A French court found rogue trader Jerome Kerviel guilty of covert stock trading on Monday, which cost Societe Generale almost five billion euros. He was sentenced to three years in prison.

Former Societe Generale trader Jerome Kerviel

Kerviel was found guilty on all charges

A Paris court found former Societe Generale trader Jerome Kerviel guilty of breach of trust, computer abuse and forgery, and sentenced him to three years in prison with an additional two-year suspended sentence.

Prosecutors had been seeking a four-year prison term for the 33-year-old.

The court found him guilty of placing unauthorized bets worth around 50 billion euros ($68.4 billion), which led to his former employer making almost five billion euros in losses.

The court has ordered Kerviel to repay the 4.9 billion euros in damages and interest.

At the close of the high-profile trial in June, Kerviel's defense team submitted a guilty plea to computer abuse, but rejected the other two charges.
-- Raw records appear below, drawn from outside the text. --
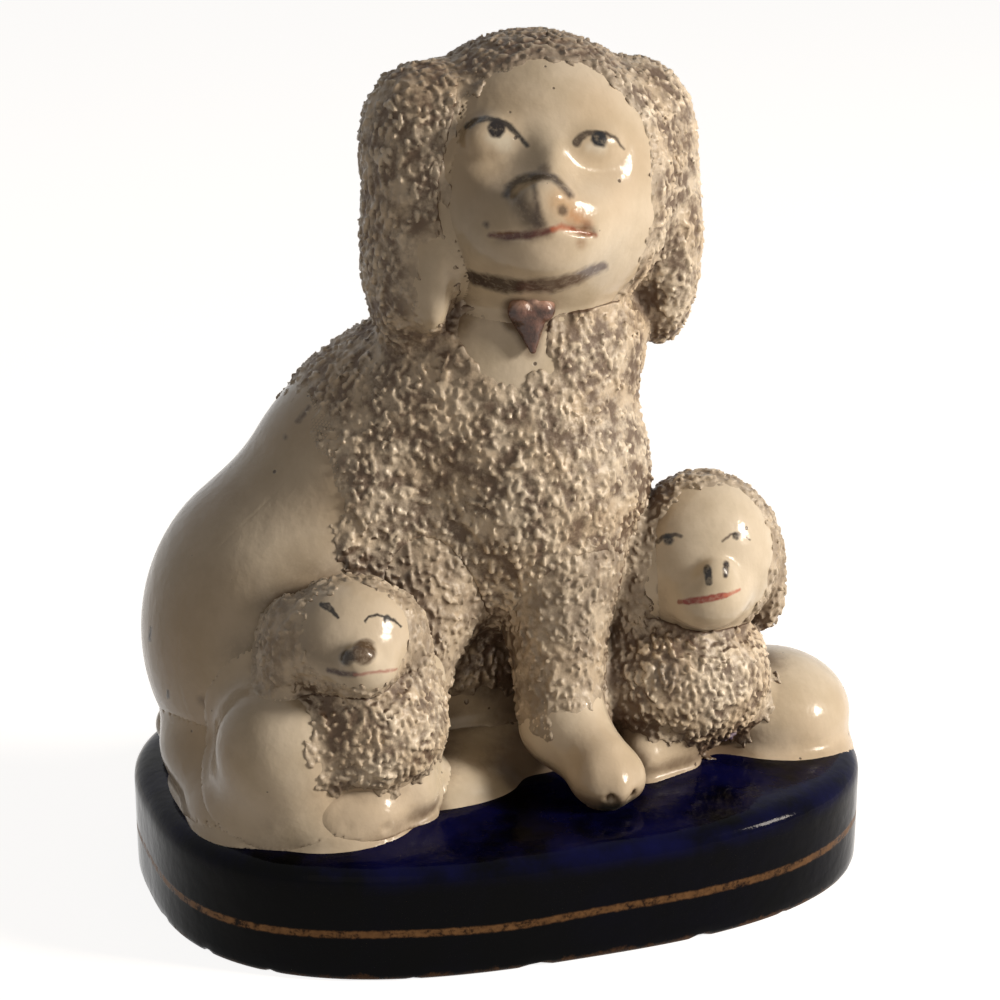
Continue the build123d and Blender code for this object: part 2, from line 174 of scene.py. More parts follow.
def colour(red, green, blue):
    # screen values to the linear values that a shader takes
    return tuple((v / 255 / 12.92 if v < 11 else ((v / 255 + 0.055) / 1.055) ** 2.4)
                 for v in (red, green, blue)) + (1,)


room_air = bpy.data.worlds.new("room_air")
bpy.context.scene.world = room_air
room_air.use_nodes = True
room_air.node_tree.nodes.clear()
air = Recipe(room_air.node_tree)
dim_air = air.add("ShaderNodeBackground", {"Color": (1.0, 0.82, 0.62, 1), "Strength": 0.07})
pale_air = air.add("ShaderNodeBackground", {"Color": (1, 1, 1, 1), "Strength": 1.0})
air_mix = air.add("ShaderNodeMixShader", {
    0: air.seen_directly(), 1: dim_air.outputs[0], 2: pale_air.outputs[0],
})
air.add("ShaderNodeOutputWorld", {"Surface": air_mix.outputs[0]})

table_white, matt = new_material("table_white")
table_matt = matt.add("ShaderNodeBsdfDiffuse", {"Color": (0.62, 0.58, 0.53, 1)})
table_glow = matt.add("ShaderNodeEmission", {
    "Color": (1, 1, 1, 1), "Strength": matt.times(matt.seen_directly(), 0.90),
})
table_sum = matt.add("ShaderNodeAddShader", {0: table_matt.outputs[0], 1: table_glow.outputs[0]})
matt.add("ShaderNodeOutputMaterial", {"Surface": table_sum.outputs[0]})


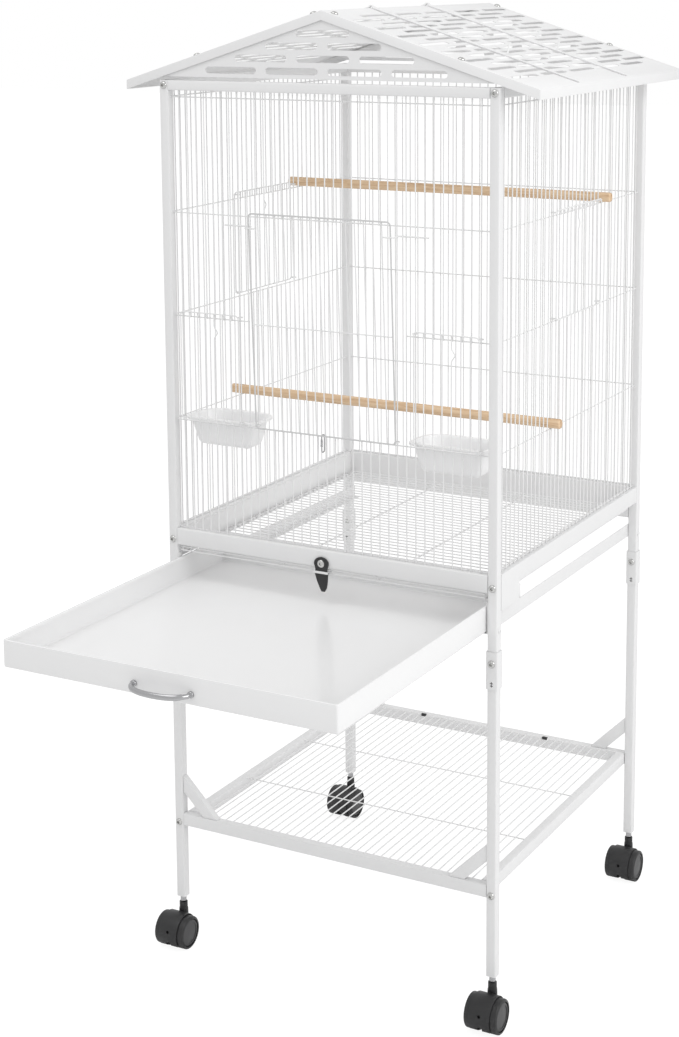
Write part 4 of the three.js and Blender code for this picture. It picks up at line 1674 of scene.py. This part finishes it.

Kerviel had also admitted to the court that he had regularly exceeded trading limits and logged false transactions to cover his stock gambles while employed at the French banking giant. He maintained throughout the court proceedings, however, that his bosses turned a blind eye to the practice, which he said was commonplace among traders at the bank.

Societe Generale has admitted failings in its controls, for which it was fined four million euros in July 2008, but insisted at the trial that managers could not have tracked all Kerviel's trades when he logged false data to cover them.

Presiding Judge Dominique Pauthe agreed with this view, concluding that defence evidence heard during the trial in June "does not allow us to deduce that Societe Generale was aware of Jerome Kerviel's fraudulent activities."

The affair almost brought down Societe Generale, one of Europe's biggest banks.